AskDefine | Define footplate

Dictionary Definition

footplate n : the platform in the cab of a locomotive on which the engineer stands to operate the controls

User Contributed Dictionary

English

Noun

  1. The metal plate which forms the base platform of a steam locomotive, particularly in UK, which supports the boiler and the engineer's cab.
  2. The engineer's cab in any kind of train.
    • 2006, Thomas Pynchon, Against the Day, Vintage 2007, p. 845:
      Kit had fallen into conversation with a footplate man who was deadheading back out to Samarkand, where he lived with his wife and children.

Extensive Definition

The footplate of a steam locomotive is a large metal plate that rests on top of the frames. It is the full width of the locomotive and extends all the way from the front buffer beam to the back buffer beam. The boiler, the cab, and other superstructure elements are in turn mounted on the footplate. The footplate also forms the floor of the locomotive's cab, giving rise to the expression on the footplate for being in the cab of a steam locomotive.
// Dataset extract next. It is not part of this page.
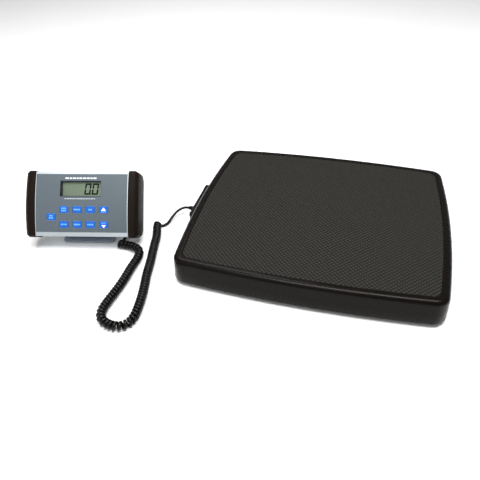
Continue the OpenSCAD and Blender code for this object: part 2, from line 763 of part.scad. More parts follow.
// Boards and batteries
module main_board() {
    color("#1d6b3c") at_head() difference() {
        panel_box(head_w - 8, head_h - 12, 0, 0, main_board_y, main_board_y + board_t);
        board_rods(board_screw_r, main_board_y - 1, main_board_y + board_t + 1);
    }
}
module main_board_parts() {
    y1 = main_board_y + board_t;
    color("#1a1a1a") at_head() {
        block([-10, y1, -40], [4, y1 + 2, -26]);
        block([14, y1, -38], [24, y1 + 1.6, -28]);
        block([gland_x - 12, y1, -38], [gland_x - 2, y1 + 7, -30]);
        for (x = [-42, -33, -24]) rod_y(x, -33, 3, y1, y1 + 8);
        rod_y(-52, -33, 5, y1, y1 + 3);
        block([window_x - 20, glass_y + glass_t, window_z - 13], [window_x + 20, main_board_y, window_z - 9]);
    }
}
module board_screws() {
    y1 = main_board_y + board_t;
    color("#c9c9c9") at_head() {
        board_rods(board_screw_r, main_board_y - 4, y1);
        board_rods(2.8, y1, y1 + 1.8);
    }
}
module battery_box() {
    y1 = head_d - head_wall - 0.2;
    color("#1b1b1b") at_head() difference() {
        panel_box(box_out[0], box_out[1], 0, box_z, box_y, y1);
        panel_box(box_in[0], box_in[1], 0, box_z, box_y + battery_box_wall, y1 + 1);
    }
}
module batteries() {
    color("#b08d3c") at_head() for (sx = [-1, 1]) for (sz = [-1, 1])
        translate([sx * battery_l / 2, cell_y, box_z + sz * (battery_r + battery_gap / 2)])
        rotate([0, 90, 0]) {
            translate([0, 0, -battery_l / 2 + 0.1]) cylinder(r = battery_r, h = battery_l - 1.2);
            translate([0, 0, battery_l / 2 - 1.1]) cylinder(r = 2.6, h = 1);
        }
}
module battery_contacts() {
    color("#d0d0d0") at_head() for (sx = [-1, 1]) for (sz = [-1, 1]) {
        x = sx * (box_in[0] / 2 - 0.25);
        z = box_z + sz * (battery_r + battery_gap / 2);
        panel_box(0.4, 9, x, z, cell_y - 4.5, cell_y + 4.5);
    }
}
module battery_door() {
    color("#24211e") at_head() {
        panel_box(door_size[0], door_size[1], 0, box_z, head_d - door_t, head_d);
        for (z = [-9 : 3 : 9]) panel_box(26, 1.2, 0, box_z + z, head_d, head_d + 0.7);
    }
}
module display_strain_relief() {
    color("#111111") at_head() {
        rod_y(gland_x, gland_z, 3, head_d - head_wall, head_d);
        translate([gland_x, head_d, gland_z]) rotate([-90, 0, 0]) cylinder(r1 = 4, r2 = 2.6, h = gland_l);
        rod_y(gland_x, gland_z, 4.2, head_d - head_wall - 2, head_d - head_wall);
    }
}

// Pivot and bracket
module pivot_lug() {
    x1 = lug_l / 2;
    color("#2a2623") at_head() difference() {
        union() {
            block([-x1, head_d, -pivot_low - lug_r], [x1, pivot_y, -pivot_low + lug_r]);
            translate([-x1, pivot_y, -pivot_low]) rotate([0, 90, 0]) cylinder(r = lug_r, h = lug_l);
        }
        for (sx = [-1, 1])
            translate([sx * (x1 - 16), pivot_y, -pivot_low]) rotate([0, 90 * sx, 0])
                cylinder(r = pivot_screw_r, h = 17);
        lug_rods(lug_bore_r, head_d - 1, head_d + 7);
    }
}
module lug_screws() {
    color("#c9c9c9") at_head() {
        lug_rods(lug_bore_r, head_d - head_wall, head_d + 6.5);
        lug_rods(3, head_d - head_wall - 2, head_d - head_wall);
    }
}
module pivot_screws() {
    color("#b9bcc0") at_head() for (sx = [-1, 1])
        translate([sx * (lug_l / 2 - 15), pivot_y, -pivot_low]) rotate([0, 90 * sx, 0]) {
            cylinder(r = pivot_screw_r, h = 15 + washer_t + bracket_t + 0.3);
            translate([0, 0, 15 + washer_t + bracket_t + 0.2]) cylinder(r = 4.5, h = 3);
        }
}
module friction_washers() {
    color("#e4e0d4") at_head() for (sx = [-1, 1])
        translate([sx * lug_l / 2, pivot_y, -pivot_low]) rotate([0, 90 * sx, 0]) difference() {
            cylinder(r = lug_r - 1, h = washer_t);
            translate([0, 0, -1]) cylinder(r = pivot_screw_r, h = washer_t + 2);
        }
}
module bracket() {
    corner = 5;
    y0 = -bracket_front;
    y1 = bracket_back;
    color("#4a5060") at_bracket() {
        difference() {
            translate([0, 0, bracket_z]) linear_extrude(bracket_t) difference() {
                translate([-bracket_x, y0]) square([2 * bracket_x, y1 - y0]);
                for (sx = [-1, 1]) difference() {
                    translate([sx * (bracket_x - corner / 2 + 0.5), y0 + corner / 2 - 0.5])
                        square(corner + 1, center = true);
                    translate([sx * (bracket_x - corner), y0 + corner]) circle(r = corner);
                }
            }
            for (sx = [-1, 1])
                translate([sx * wall_hole_pitch / 2, wall_hole_y, bracket_z - 1])
                    cylinder(r = wall_hole_r, h = bracket_t + 2);
        }
        for (sx = [-1, 1]) difference() {
            union() {
                translate([sx < 0 ? -bracket_x : ear_x, 0, 0]) rotate([90, 0, 90]) linear_extrude(bracket_t)
                    polygon([[-ear_foot, bracket_z + eps], [ear_foot, bracket_z + eps],
                        [ear_r, pivot_h], [-ear_r, pivot_h]]);
                translate([sx < 0 ? -bracket_x : ear_x, 0, pivot_h]) rotate([0, 90, 0])
                    cylinder(r = ear_r, h = bracket_t);
            }
            translate([sx < 0 ? -bracket_x - 1 : ear_x - 1, 0, pivot_h]) rotate([0, 90, 0])
                cylinder(r = pivot_screw_r + pivot_clearance, h = bracket_t + 2);
        }
    }
}
module bracket_pads() {
    color("#151515") at_bracket() for (sx = [-1, 1]) for (y = [-bracket_front + 8, bracket_back - 8])
        translate([sx * (bracket_x - 8), y, 0]) cylinder(r = 5, h = bracket_pad_t);
}

platform_cover();
platform_mat();
top_plate();
base_tray();
tray_screws();
load_cell_fl();
load_cell_fr();
load_cell_rl();
load_cell_rr();
load_cell_screws();
foot_fl();
foot_fr();
foot_rl();
foot_rr();
junction_board();
junction_parts();
inner_wires();
cable_exit_cover();
platform_strain_relief();
cord_lead_platform();
cord_coil();
cord_lead_display();
display_housing();
end_cap_left();
end_cap_right();
gasket_left();
gasket_right();
cap_screws();
front_overlay();
lcd_window();
lcd_bezel();
lcd_glass();
lcd_segments();
key_power();
key_units();
key_hold();
key_zero();
key_up();
key_recall();
key_clear();
key_enter();
key_down();
keypad_board();
contact_domes();
main_board();
main_board_parts();
board_screws();
battery_box();
batteries();
battery_contacts();
battery_door();
display_strain_relief();
pivot_lug();
lug_screws();
pivot_screws();
friction_washers();
bracket();
bracket_pads();
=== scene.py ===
"""Looks of the animal weighing scale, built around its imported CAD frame. Metres, +Z up."""

import json
import math

import bmesh
import bpy
import numpy as np
from mathutils import Matrix, Vector


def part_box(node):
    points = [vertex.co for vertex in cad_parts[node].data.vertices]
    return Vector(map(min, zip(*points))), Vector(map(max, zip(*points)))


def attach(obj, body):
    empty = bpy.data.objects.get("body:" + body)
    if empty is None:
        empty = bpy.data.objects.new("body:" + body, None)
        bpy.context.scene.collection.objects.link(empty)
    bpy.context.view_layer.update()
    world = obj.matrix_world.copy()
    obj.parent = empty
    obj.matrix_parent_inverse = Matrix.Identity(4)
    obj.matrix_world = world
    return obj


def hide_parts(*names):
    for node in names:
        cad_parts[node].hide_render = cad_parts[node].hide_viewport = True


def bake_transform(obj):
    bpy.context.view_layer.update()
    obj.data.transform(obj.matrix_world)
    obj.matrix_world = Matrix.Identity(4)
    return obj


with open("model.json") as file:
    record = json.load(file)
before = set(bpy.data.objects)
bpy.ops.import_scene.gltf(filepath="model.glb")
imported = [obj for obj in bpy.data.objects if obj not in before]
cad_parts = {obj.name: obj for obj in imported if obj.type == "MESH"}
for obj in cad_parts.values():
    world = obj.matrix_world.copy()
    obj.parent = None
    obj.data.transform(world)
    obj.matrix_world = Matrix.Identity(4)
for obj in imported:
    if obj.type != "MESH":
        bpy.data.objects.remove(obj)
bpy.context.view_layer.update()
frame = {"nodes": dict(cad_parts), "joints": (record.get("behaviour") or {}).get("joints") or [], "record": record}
nodes = frame["nodes"]
joints = {j["name"]: j for j in frame["joints"]}
scene = bpy.context.scene
MM = 0.001


# ---------------------------------------------------------------- camera

CAMERA_AT = (0.17101, -0.59073, 0.46542)
CAMERA_YAW, CAMERA_PITCH, CAMERA_ROLL = (math.radians(a) for a in (16.3865, 39.1109, -2.1326))
CAMERA_LENS = 37.769
CAMERA_SENSOR = 36.0


def make_camera():
    data = bpy.data.cameras.new("camera")
    data.lens, data.sensor_width = CAMERA_LENS, CAMERA_SENSOR
    data.clip_start, data.clip_end = 0.01, 20
    cam = bpy.data.objects.new("camera", data)
    scene.collection.objects.link(cam)
    level = math.cos(CAMERA_PITCH)
    forward = Vector((-math.sin(CAMERA_YAW) * level, math.cos(CAMERA_YAW) * level,
                      -math.sin(CAMERA_PITCH)))
    flat_right = Vector((math.cos(CAMERA_YAW), math.sin(CAMERA_YAW), 0))
    flat_up = flat_right.cross(forward)
    c, s = math.cos(CAMERA_ROLL), math.sin(CAMERA_ROLL)
    right, up = flat_right * c + flat_up * s, flat_up * c - flat_right * s
    turn = Matrix((right, up, -forward)).transposed().to_4x4()
    cam.matrix_world = Matrix.Translation(CAMERA_AT) @ turn
    scene.camera = cam


make_camera()


# ---------------------------------------------------------------- axes

# The display's own axes, from the record: across the panel, back from it and up along it
ACROSS = -np.array(joints["display_tilt"]["axis"], float)
BACK = np.array(joints["key_power_press"]["axis"], float)
UP = np.cross(ACROSS, BACK)
PIVOT_Y, PIVOT_LOW = 44.0, 12.0
HEAD_AT = np.array(joints["display_tilt"]["pos_m"]) - BACK * PIVOT_Y * MM + UP * PIVOT_LOW * MM
HEAD_TURN = np.array([ACROSS, BACK, UP])
cover_low, cover_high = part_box("platform_cover")
PLATFORM_AT = np.array([(cover_low.x + cover_high.x) / 2, (cover_low.y + cover_high.y) / 2, 0.0])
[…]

The part of the footplate ahead of the cab is sometimes called the running plate.

National variations

The presence of a footplate is almost universal in British locomotive construction, is often (but not universally) seen in continental European locomotives, and practically never on locomotives constructed in the United States. American practice mounted the locomotive's boiler and cab directly on the frame. The walkways and running boards seen on American locomotives that sometimes give an appearance of a footplate are attached to the boiler or the pilot and are not structural elements. The absence of a footplate on American locomotives is one thing that makes them look "not quite right" to those accustomed to the British look.

Details

The footplate has openings cut in it for various purposes. The firebox always extends beneath the footplate. The cylinders are beneath the footplate, and steam pipes pass through holes to them. The reversing gear control for the valve gear also passes through, and in some locomotives part of the valve motion also extends through the footplate. On British Railways Standard Locomotives the running plate was high enough to clear the wheels. On earlier British locomotives the tops of the wheels usually projected through slots in the running plate and were covered by splashers which are analagous to mudguards on a road vehicle.